The therapist will transfer his concept to the client whether it is shared verbally or not. Both, therapist and client become addicted to a drama-resolution-cycle: a drama is needed to obtain freedom so dramas have to be created to gain the benefit from the feeling of resolution. This is like seeking the experience that we never feel as good as after recovering from a severe disease. But it would not be considered as normal to acquire intense illnesses for the sake of the nice feeling after recovery.
If the therapist feels stressed for delivering dramatic results, she will look for new means of producing such. There are several tools to provide a high level of excitement and dramatic tension, mainly with interventions on the physical level. Applying pressure on certain points of the body will inevitably produce strong emotional reactions.  

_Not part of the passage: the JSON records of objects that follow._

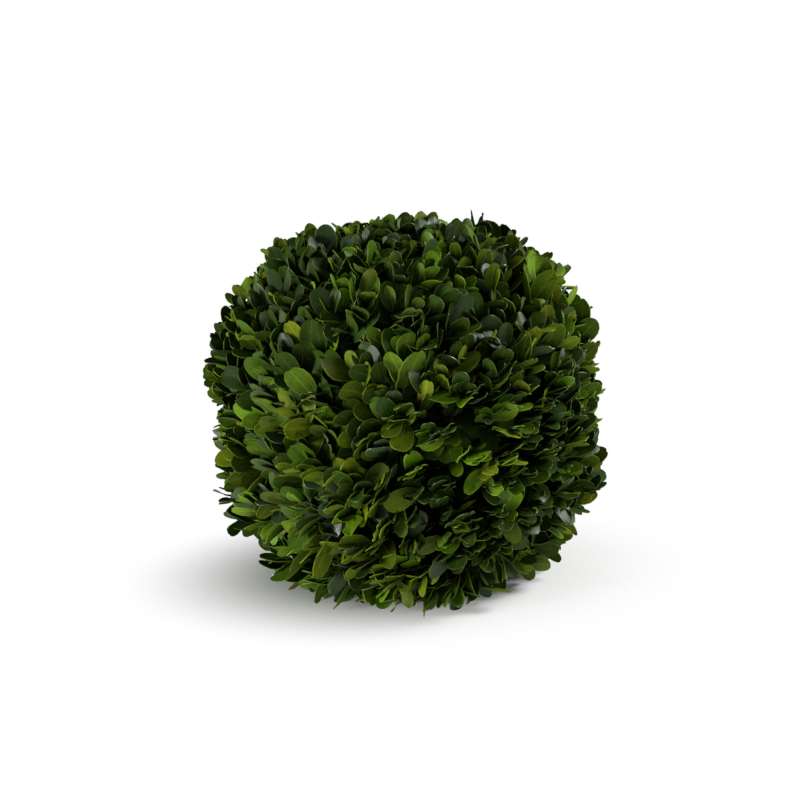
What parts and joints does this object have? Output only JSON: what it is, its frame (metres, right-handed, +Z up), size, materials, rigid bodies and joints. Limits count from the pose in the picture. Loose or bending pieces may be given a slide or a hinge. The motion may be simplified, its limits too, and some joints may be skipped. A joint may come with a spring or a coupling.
{
  "type": "preserved box foliage ball",
  "caption": "Rounded ball of preserved box foliage: bunches of leafy sprigs on short stems set all round a foam core, standing on its flattened underside.",
  "frame": {"origin": "on the plane of the flat underside, below the middle of the ball's outline", "axes": "+Z up from the flat underside through the crown, +X to the right and +Y to the back as the ball is seen from the front"},
  "size_m": [0.203, 0.2016, 0.1847],
  "materials": {
    "box_leaves": "satin",
    "cut_stems": "matte",
    "foam": "matte"
  },
  "bodies": {
    "root": {"foam_core": "foam", "bunch_top": "box_leaves", "bunch_upper_1": "box_leaves", "bunch_upper_2": "box_leaves", "bunch_upper_3": "box_leaves", "bunch_upper_4": "box_leaves", "bunch_upper_5": "box_leaves", "bunch_upper_6": "box_leaves", "bunch_middle_1": "box_leaves", "bunch_middle_2": "box_leaves", "bunch_middle_3": "box_leaves", "bunch_middle_4": "box_leaves", "bunch_middle_5": "box_leaves", "bunch_middle_6": "box_leaves", "bunch_middle_7": "box_leaves", "bunch_middle_8": "box_leaves", "bunch_lower_1": "box_leaves", "bunch_lower_2": "box_leaves", "bunch_lower_3": "box_leaves", "bunch_lower_4": "box_leaves", "bunch_lower_5": "box_leaves", "bunch_lower_6": "box_leaves", "bunch_lower_7": "box_leaves", "bunch_lower_8": "box_leaves", "bunch_skirt_1": "box_leaves", "bunch_skirt_2": "box_leaves", "bunch_skirt_3": "box_leaves", "bunch_skirt_4": "box_leaves", "bunch_skirt_5": "box_leaves", "bunch_foot": "box_leaves", "stems_top": "cut_stems", "stems_upper_1": "cut_stems", "stems_upper_2": "cut_stems", "stems_upper_3": "cut_stems", "stems_upper_4": "cut_stems", "stems_upper_5": "cut_stems", "stems_upper_6": "cut_stems", "stems_middle_1": "cut_stems", "stems_middle_2": "cut_stems", "stems_middle_3": "cut_stems", "stems_middle_4": "cut_stems", "stems_middle_5": "cut_stems", "stems_middle_6": "cut_stems", "stems_middle_7": "cut_stems", "stems_middle_8": "cut_stems", "stems_lower_1": "cut_stems", "stems_lower_2": "cut_stems", "stems_lower_3": "cut_stems", "stems_lower_4": "cut_stems", "stems_lower_5": "cut_stems", "stems_lower_6": "cut_stems", "stems_lower_7": "cut_stems", "stems_lower_8": "cut_stems", "stems_skirt_1": "cut_stems", "stems_skirt_2": "cut_stems", "stems_skirt_3": "cut_stems", "stems_skirt_4": "cut_stems", "stems_skirt_5": "cut_stems", "stems_foot": "cut_stems"}
  },
  "joints": []
}
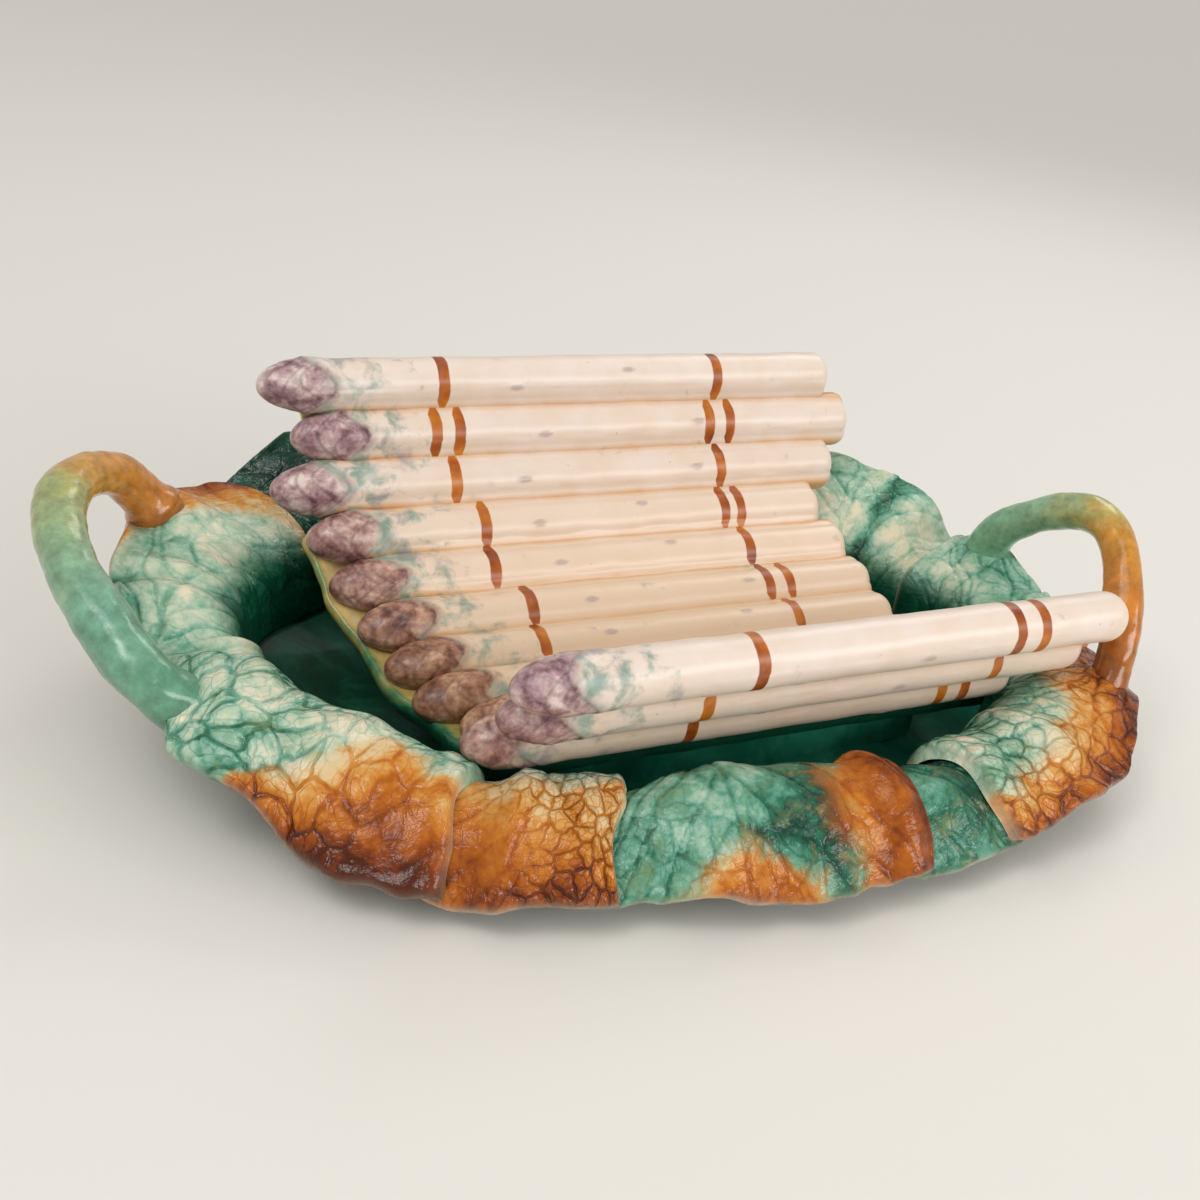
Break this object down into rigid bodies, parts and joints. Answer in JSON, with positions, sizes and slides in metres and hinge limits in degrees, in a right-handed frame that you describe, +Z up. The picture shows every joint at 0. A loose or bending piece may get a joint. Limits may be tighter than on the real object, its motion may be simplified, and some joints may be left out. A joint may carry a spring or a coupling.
{
  "type": "asparagus plate",
  "caption": "Majolica oval leaf dish with branch handles and a fixed trough-shaped cradle of asparagus spears for serving asparagus.",
  "frame": {"origin": "on the table, under the centre of the whole outline", "axes": "+X along the length of the dish from the left handle to the right one, +Y from the low front wall of the cradle to its high back wall, +Z up"},
  "size_m": [0.4203, 0.2643, 0.126],
  "materials": {
    "dark_green_glaze": "very dark green lead glaze, glossy",
    "cream_body": "cream earthenware body, wiped foot",
    "leaf_glaze": "celadon and turquoise green glaze over cream, darker in the veins, honey brown at the edges",
    "deep_leaf_glaze": "deep green glaze, glossy",
    "amber_leaf_glaze": "honey and amber brown glaze with darker veins, glossy",
    "branch_glaze": "orange-brown running into yellow-green and green glaze, glossy",
    "shell_glaze": "cream-yellow glaze running into green, glossy",
    "spear_glaze": "ivory glaze, mauve tips with green mottling and brown twine bands, glossy",
    "inner_spear_glaze": "yellowish ivory glaze, purple-brown tips and brown twine bands, glossy"
  },
  "bodies": {
    "root": {"basin": "dark_green_glaze", "foot_ring": "cream_body", "leaf_front_left": "leaf_glaze", "leaf_front_left_inner": "amber_leaf_glaze", "leaf_front": "leaf_glaze", "leaf_front_right_inner": "deep_leaf_glaze", "leaf_front_right": "leaf_glaze", "leaf_right": "leaf_glaze", "leaf_back_right": "leaf_glaze", "leaf_back_right_inner": "deep_leaf_glaze", "leaf_back": "leaf_glaze", "leaf_back_left_inner": "deep_leaf_glaze", "leaf_back_left": "deep_leaf_glaze", "leaf_left": "leaf_glaze", "handle_left": "branch_glaze", "handle_right": "branch_glaze", "cradle_shell": "shell_glaze", "cradle_plinth": "dark_green_glaze", "spear_01": "spear_glaze", "spear_02": "spear_glaze", "spear_03": "spear_glaze", "spear_04": "spear_glaze", "spear_05": "inner_spear_glaze", "spear_06": "inner_spear_glaze", "spear_07": "inner_spear_glaze", "spear_08": "inner_spear_glaze", "spear_09": "inner_spear_glaze", "spear_10": "spear_glaze", "spear_11": "spear_glaze", "spear_12": "spear_glaze"}
  },
  "joints": []
}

Some breathworkers claim that more breathing is better breathing. So they motivate their clients for intense breathing and assume automatically that less intense breathing indicates psychological resistance. More breathing is equated with more life energy and this is stated like a dogma. 
But those therapists do not consider that the level of energy which the body can take from our breathing metabolism does not depend on the quantity of air taken in but on the ability of the body to take in the oxygen. Simple measurements can show that strong and rapid breathing takes more energy from the body as it adds to it.

So the question is whether any further healing can happen under such manipulative and ideological circumstances. Healing cannot be measured by the quantity of dopamine in the brain, which is likely to be high at the end of a cathartic session. Becoming addicted to emotional arousal is bound to create more suffering and to deepen neurotic patterns. When therapy turns into a sportive exercise, it would be better to tell the client to do an hour of running instead of the session which would probably give him the same or even a healthier result.

Good breathing is relaxed breathing


In many cases of therapy, catharsis is useful to open up the blocks, which are in the way of gaining more relaxation. So it is an episode on the way. Learning to intensify the breathing is needed and can be used up to a certain point, which is different for each person. When this point is missed, the deepening of relaxation is blocked and the craving for tension becomes an addictive pattern.
Therapy should result in weakening and dissolving patterns of dysfunctional behaviour, in reducing underlying fears and in enlarging the areas for relaxation in daily life. A healthy life can have its intense aspects and times but they should not arise from stress, fear or craving but should be associated with joy and pleasure, as the playful side of relaxation.

A good breathing pattern is a sign of a healed body-mind-system. In my view a good breathing pattern can be measured by the amount of relaxation in the breathing muscles and not by the quantity of air flowing in and out. A relaxed breathing rhythm is flexible and can adjust to different situations, calming down to slow breathing when the circumstances are pleasant and free of challenge, and speeding up when things need to be done. It provides the minimum of breathing activity which is needed to fulfil the actual demands of reality.